The show reaches an emotional climax during a short acoustic set on a small round stage that stretches out into the middle of the hall reached by a narrow ramp from the stage. A remote control broadcast tv camera on a mini railway track runs the length of the ramp. All four band members assemble there to sing an almost acapella version of Angel of Harlem before Larry takes the hanging rope to spin the dangling DJ booth. A beam hits it and suddenly the silver Trabant becomes as whirling mirror ball as Bono sings Lou Reed’s Satellite of Love, stretching the song – with this visual device and his soft, haunting, falsetto – into something completely new, spacey.
On St Patrick’s night, the world is turned on its head as – unprededented – U2’s very quiet drummer steps up to the mike to sing Ewan McColl’s ‘Dirty Old Town.’ Excruciating off key to start, he finds his vocal ‘legs’ and rouses a stirring chorus. It’s a song with much, nostalgic meaning for Boston based Irish exiles.
Then The Edge tosses in his self penned ballad, ‘Van Diemen’s Land’ about John Boyle O”Reilly, an Irish poet, deported by the British who escaped and relocated to Boston. “Boston is our home from home!” Bono, the showman, bullshits to the ecstatic crowd.
IN THE RESTAURANT AND BAR, just off the Four Seasons hotel’s main foyer, members of the band, friends and crew have assembled for after show, wind down bevvies. The tables are strewn with romaine lettuce shreds, empty bottles, prawn tails and half devoured sandwiches.
The Edge is in confab with a denim clad Neil Young who Bono describes as “an extraordinary guitar player who transcends the time”. Larry is talking to Zoo TV director, Ned O”Hanlon. Bono holds court, across the way, among his circle is old mate, Peter Wolf of the J Geils Band.

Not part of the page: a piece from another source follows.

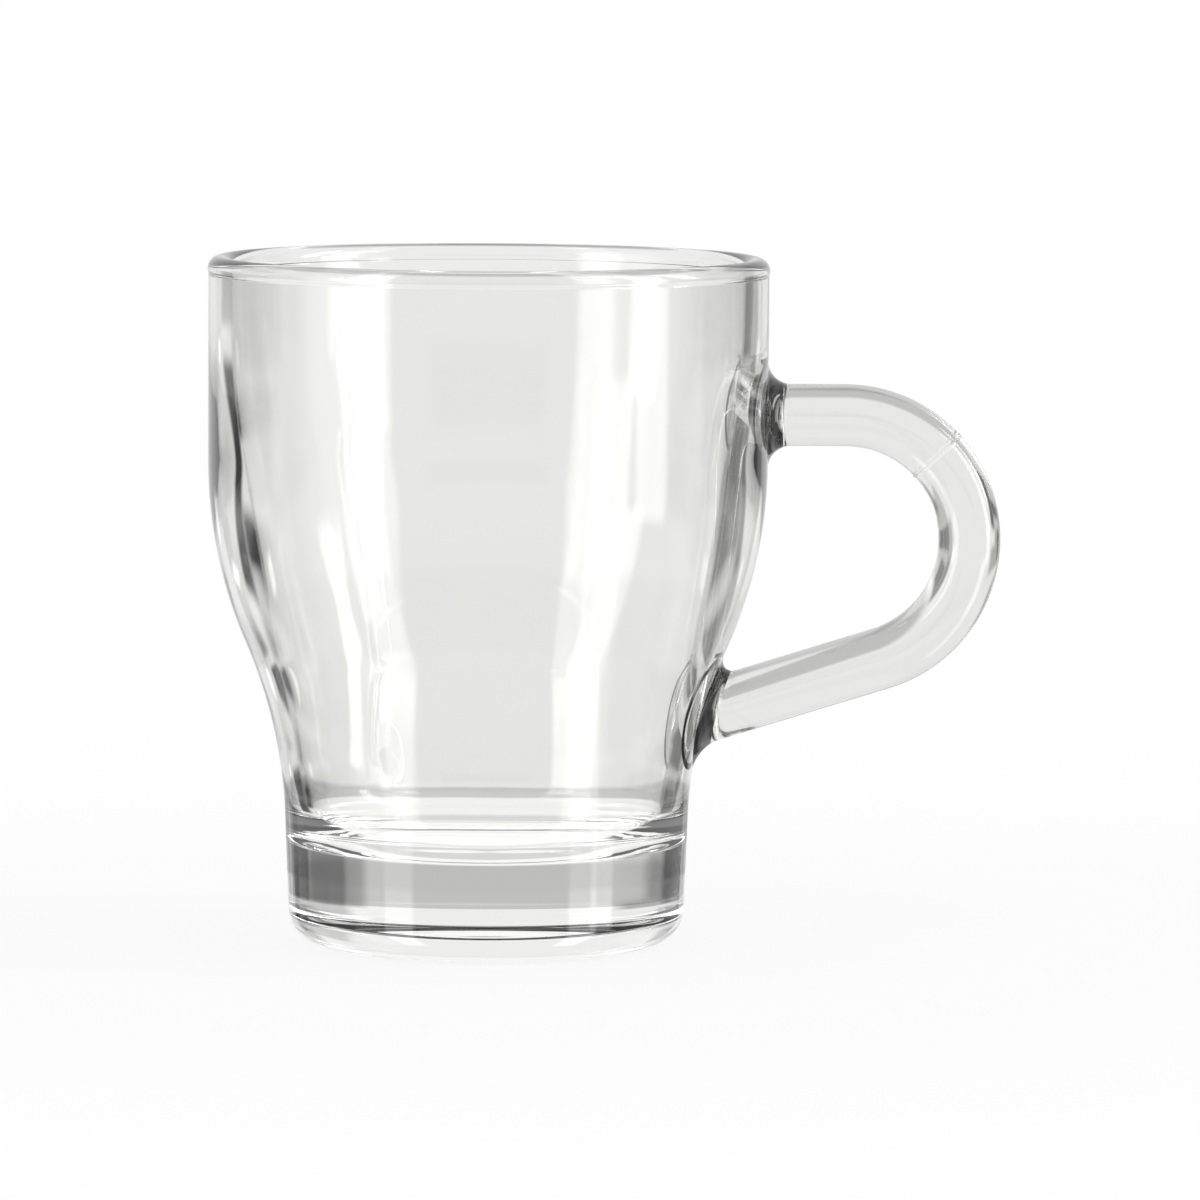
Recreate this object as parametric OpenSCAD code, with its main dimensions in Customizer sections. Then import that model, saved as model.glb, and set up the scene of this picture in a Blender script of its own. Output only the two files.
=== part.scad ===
// Small handled coffee glass in two pieces of clear glass. The bowl is pressed in one
// with its heavy solid foot. The handle is a round rod, bent to a D while soft, whose
// ends spread into pads that are fused to the side of the bowl.
// The bowl stands on z = 0 with its axis on Z, and the handle points along +X.

/* [Overall] */
// Outer diameter of the straight upper part of the bowl
rim_d = 72; // [66:0.5:80]
// Height from the resting plane to the top of the lip
height = 88.3; // [86:0.1:96]

/* [Outer side] */
// Height at which the straight part starts to curve inwards
outer_curve_z = 62; // [60:0.5:63]
// Radius of the outward curve under the straight part
outer_shoulder_r = 59; // [52:0.5:66]
// Lean of the side where the outward curve turns into the waist's inward curve
outer_lean = 23.4; // [21:0.1:24.5]
// Radius of the waist's inward curve
outer_waist_r = 63; // [56:0.5:68]
// Draft of the foot, which is a little wider at its top
foot_draft = 2.2; // [1:0.1:4]
// Radius of the rounded lower edge of the foot
foot_edge_r = 4; // [2:0.1:5]

/* [Inner side] */
// Thickness of the wall under the lip
wall_t = 3; // [2.4:0.1:3.8]
// Height at which the inner side starts to taper
inner_curve_z = 81; // [78:0.5:82]
// Radius of the inner side's long outward curve
inner_shoulder_r = 150; // [140:1:170]
// Lean of the inner side at its steepest
inner_lean = 17.4; // [16:0.1:18.5]
// Radius of the inner side's inward curve above the floor
inner_waist_r = 56; // [48:0.5:62]
// Draft of the inner side where it meets the floor's corner
inner_draft = 7; // [5:0.1:9]
// Thickness of the solid glass under the floor
floor_t = 12.2; // [10:0.1:14]
// Radius of the hollow curve between the inner side and the floor
floor_corner_r = 6.5; // [4:0.1:8]

/* [Lip and underside] */
// How far the fire-polished bead of the lip stands out from each face of the wall
lip_bead = 0.1; // [0.05:0.01:0.25]
// Depth of the shallow dish in the underside
dish_depth = 0.7; // [0.4:0.05:1.2]
// Width of the flat ring round the dish that the glass stands on
ring_w = 2.4; // [1.5:0.1:4]

/* [Handle] */
// Diameter of the rod
rod_d = 8; // [7:0.1:8.8]
// Drop from the top of the lip to the axis of the upper arm
arm_drop = 20.2; // [18:0.1:22]
// Distance from the side of the bowl to the centre of the bend
bend_reach = 10; // [8:0.1:14]
// Radius of the bend, on the rod's axis
bend_r = 16.1; // [15:0.1:17]
// Slope of the lower arm, which rises from the bowl to the bend
lower_slope = 17.2; // [14:0.1:19]
// Radius of the hollow curve where each arm spreads into its pad
root_r = 3; // [2.1:0.1:3.5]
// Height of the fine seam that rings the rod on the bend
seam_h = 0.1; // [0.06:0.01:0.2]
// Width of the seam along the rod
seam_w = 0.4; // [0.3:0.05:0.6]
// Place of the seam, as a turn round the bend from the upper arm
seam_turn = 47; // [35:1:70]

/* [Hidden] */
$fn = 96;

rim_r = rim_d / 2;
lip_r = wall_t / 2 + lip_bead;
lip_z = height - lip_r;
rod_r = rod_d / 2;
glass_colour = [0.89, 0.90, 0.90, 0.35];
handle_colour = [0.87, 0.88, 0.87, 0.45];

// Extra length by which a cutting or clipping shape runs past what it cuts
overrun = wall_t;

// One side of the bowl is a straight part, an outward curve, an inward curve and a drafted
// part, each tangent to the next. A side lists: radius of the straight part, height where it
// ends, outward radius, lean, inward radius, draft.
outer_side = [rim_r, outer_curve_z, outer_shoulder_r, outer_lean, outer_waist_r, foot_draft];
inner_side = [rim_r - wall_t, inner_curve_z, inner_shoulder_r, inner_lean, inner_waist_r,
    inner_draft];

// Points of a side, as [radius, height]: where the lean is steepest, the centre of the inward
// curve, and where the drafted part begins
function lean_point(s) = [s[0] - s[2] * (1 - cos(s[3])), s[1] - s[2] * sin(s[3])];
function waist_centre(s) = lean_point(s) + s[4] * [cos(s[3]), -sin(s[3])];
function draft_point(s) = waist_centre(s) + s[4] * [-cos(s[5]), sin(s[5])];

// Radius of a side on its drafted part, and on the whole side, at height z
function drafted_r(s, z) = draft_point(s)[0] + (z - draft_point(s)[1]) * tan(s[5]);
function side_r(s, z) =
    z >= s[1] ? s[0]
    : z >= lean_point(s)[1] ? s[0] - s[2] + sqrt(s[2] ^ 2 - (s[1] - z) ^ 2)
    : z >= draft_point(s)[1] ? waist_centre(s)[0] - sqrt(s[4] ^ 2 - (z - waist_centre(s)[1]) ^ 2)
    : drafted_r(s, z);

// Lean of the outer side from upright at height z
function outer_lean_at(z) =
    z >= outer_curve_z ? 0
    : z >= lean_point(outer_side)[1] ? asin((outer_curve_z - z) / outer_shoulder_r)
    : z >= draft_point(outer_side)[1] ? asin((z - waist_centre(outer_side)[1]) / outer_waist_r)
    : foot_draft;

// Centre of a corner of radius r between a drafted side and a flat at height z above it,
// and the point where the corner touches the side
function corner_centre(s, r, z) = [drafted_r(s, z + r) - r / cos(s[5]), z + r];
function corner_touch(s, r, z) = corner_centre(s, r, z) + r * [cos(s[5]), -sin(s[5])];

// Half profile inside one side, with a rounded corner at its flat bottom
module side_profile(s, bottom_z, corner_r, top_z) {
    lean = lean_point(s);
    waist = waist_centre(s);
    draft = draft_point(s);
    corner = corner_centre(s, corner_r, bottom_z);
    touch = corner_touch(s, corner_r, bottom_z);
    polygon([[0, s[1]], [s[0], s[1]], [s[0], top_z], [0, top_z]]);
    intersection() {
        translate([s[0] - s[2], s[1]]) circle(s[2], $fn = 360);
        polygon([[0, lean[1]], [s[0] + overrun, lean[1]], [s[0] + overrun, s[1]], [0, s[1]]]);
    }
    difference() {
        polygon([[0, draft[1]], [waist[0], draft[1]], [waist[0], lean[1]], [0, lean[1]]]);
        translate(waist) circle(s[4], $fn = 360);
    }
    polygon([[0, bottom_z], [corner[0], bottom_z], corner, touch, draft, [0, draft[1]]]);
    intersection() {
        translate(corner) circle(corner_r);
        polygon([corner, [corner[0], bottom_z - overrun], [touch[0] + overrun, bottom_z - overrun],
            corner + (1 + overrun / corner_r) * (touch - corner)]);
    }
}

// The bowl without its hollow, which is also the shape that the handle's pads lie against
module bowl_blank() {
    rotate_extrude() side_profile(outer_side, 0, foot_edge_r, lip_z);
}

module bowl_hollow() {
    rotate_extrude() side_profile(inner_side, floor_t, floor_corner_r, lip_z + overrun);
}

// Rounded lip, a torus whose bead stands out from both faces of the wall
module lip() {
    rotate_extrude() translate([rim_r - wall_t / 2, lip_z]) circle(lip_r);
}

// Shallow dish under the foot, cut by a large ball that meets the resting ring at its inner edge
module underside_dish() {
    dish_r = corner_centre(outer_side, foot_edge_r, 0)[0] - ring_w;
    ball_r = (dish_r ^ 2 + dish_depth ^ 2) / (2 * dish_depth);
    rotate_extrude() intersection() {
        translate([0, dish_depth - ball_r]) circle(ball_r, $fn = 360);
        polygon([[0, -dish_depth], [rim_r, -dish_depth], [rim_r, dish_depth + overrun],
            [0, dish_depth + overrun]]);
    }
}

module bowl() {
    color(glass_colour) {
        difference() {
            bowl_blank();
            bowl_hollow();
            underside_dish();
        }
        lip();
    }
}

// Places along the rod's axis
arm_z = height - arm_drop;
bend_x = rim_r + bend_reach;
bend_z = arm_z - bend_r;
bend_turn = 180 - lower_slope;
lower_start = [bend_x + bend_r * sin(bend_turn), bend_z + bend_r * cos(bend_turn)];

// Height of the lower arm's axis at a distance x from the bowl's axis, and the height at which
// that axis meets the side of the bowl, found by stepping to and fro between the two
function lower_arm_z(x) = lower_start[1] - (lower_start[0] - x) * tan(lower_slope);
function meeting_z(z, steps) =
    steps == 0 ? z : meeting_z(lower_arm_z(side_r(outer_side, z)), steps - 1);
root_z = meeting_z(bend_z - bend_r, 12);
root_x = side_r(outer_side, root_z);
lower_length = (lower_start[0] - root_x) / cos(lower_slope);

// Angle between the lower arm and the square-on direction out of the bowl's side
root_skew = lower_slope + outer_lean_at(root_z);

// Share of the root's radius by which its hollow curve bites into the rod and into the bowl,
// so that the surfaces cross instead of just touching
bite_share = 0.05;

// The hollow curve through which an arm spreads into its pad, round +Z, with a skirt inside the
// bowl. It rises by skew against local X, so that it follows a side that leans from the arm.
module root_flare(skew) {
    bite = root_r * bite_share;
    pad_r = rod_r + root_r - bite;
    multmatrix([[1, 0, 0], [0, 1, 0], [-tan(skew), 0, 1]])
        rotate_extrude() difference() {
            polygon([[0, -rod_r], [pad_r, -rod_r], [pad_r, root_r], [0, root_r]]);
            translate([pad_r, root_r - bite]) circle(root_r);
        }
}

// One end of the handle, in the plane y = 0 round the bend's centre: a stretch of the bend that
// ends inside the seam, and from its top an arm that runs along -X to the bowl and on into it
module handle_end(turn, length, skew) {
    rotate([-90, -90, 0]) {
        rotate_extrude(angle = turn - atan(seam_w / 4 / bend_r))
            translate([bend_r, 0]) circle(rod_r);
        translate([bend_r, 0, 0]) rotate([90, 0, 0]) cylinder(h = length + rod_r, r = rod_r);
        translate([bend_r, -length, 0]) rotate([-90, 0, 0]) root_flare(skew);
    }
}

// The fine seam, a disc across the rod that stands out a little and joins the two ends
module seam() {
    rotate([0, seam_turn, 0]) translate([-seam_w / 2, 0, bend_r]) rotate([0, 90, 0])
        cylinder(h = seam_w, r = rod_r + seam_h);
}

module handle() {
    color(handle_colour) difference() {
        translate([bend_x, 0, bend_z]) {
            handle_end(seam_turn, bend_reach, 0);
            seam();
            rotate([0, bend_turn, 0]) mirror([1, 0, 0])
                handle_end(bend_turn - seam_turn, lower_length, root_skew);
        }
        bowl_blank();
    }
}

bowl();
handle();
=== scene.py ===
import math

import bmesh
import bpy
from mathutils import Matrix, Vector


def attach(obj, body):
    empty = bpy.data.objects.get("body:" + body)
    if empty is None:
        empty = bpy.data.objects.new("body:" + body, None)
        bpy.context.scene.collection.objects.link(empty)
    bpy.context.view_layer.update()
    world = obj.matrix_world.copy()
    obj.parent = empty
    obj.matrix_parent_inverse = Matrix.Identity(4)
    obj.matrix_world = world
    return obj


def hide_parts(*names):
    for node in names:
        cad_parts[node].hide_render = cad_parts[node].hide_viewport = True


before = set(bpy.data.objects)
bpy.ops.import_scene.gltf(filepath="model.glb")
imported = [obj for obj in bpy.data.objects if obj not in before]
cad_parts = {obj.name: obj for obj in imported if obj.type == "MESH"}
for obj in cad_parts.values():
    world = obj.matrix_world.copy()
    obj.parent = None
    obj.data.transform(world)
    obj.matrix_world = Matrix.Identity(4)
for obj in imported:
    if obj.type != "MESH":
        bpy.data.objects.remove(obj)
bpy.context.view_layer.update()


# CAMERA. It stands where the photograph was taken from, almost a metre off and a little above
# the lip, with a long lens, and aims beside the bowl so that the handle is in the frame too.
MM = 0.001
camera_back = 934 * MM
camera_height = 136.3 * MM
camera_pitch = math.radians(5.64)
camera_yaw = math.radians(0.8896)
camera_roll = math.radians(0.35)
lens_mm = 218.34
film_mm = 36
far_limit = 20

bpy.ops.object.camera_add(location=(0, -camera_back, camera_height))
camera = bpy.context.object
camera.name = "photo_camera"
camera.data.lens = lens_mm
camera.data.sensor_width = film_mm
camera.data.clip_end = far_limit
aim = Matrix.Rotation(-camera_yaw, 4, "Z") @ Matrix.Rotation(math.pi / 2 - camera_pitch, 4, "X")
camera.matrix_world = (Matrix.Translation(camera.location) @ aim
                       @ Matrix.Rotation(camera_roll, 4, "Z"))
bpy.context.scene.camera = camera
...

Success was like a big bad wolf”, Bono says when we’re sinking a last beer, later, “now we laugh at it. I laugh at limos and four jerks with police escorts, a rock band getting all this attention. I used to find it embarrassing, now I find it funny. There’s an aspect of rock and roll that is just ridiculous, but you’ve got to enjoy the ride – it is a trip.
“We have to get to that place where schlock meets trash”, he confides. “That’s where rock ‘n’ roll belongs. Sam Shepard said something about being in the eye of the contradictions when the doo doo hits the fan. That’s where rock ‘n’ roll should be, too: in the eye of the contradictions.”
Then he’s gone. Whizzed off into the rock ‘n’ roll ether that surrounds him whenever he steps outside his hotel room. He looks lean and fit, clear eyed, angle-faced, cleft-chinned handsome, a wry smile plays at the corners of his mouth.
“Rock ‘n’ roll is all about contradictions,” he says, “we’d got so big and unapproachable, we had to open up. We had to talk but how did we do that without getting caught up in our own contradiction? All that millionaire mansion stuff is rubbish. We’re not hiding. We’re saying, ‘c’mon, here we are. Give it to us, we want it all.”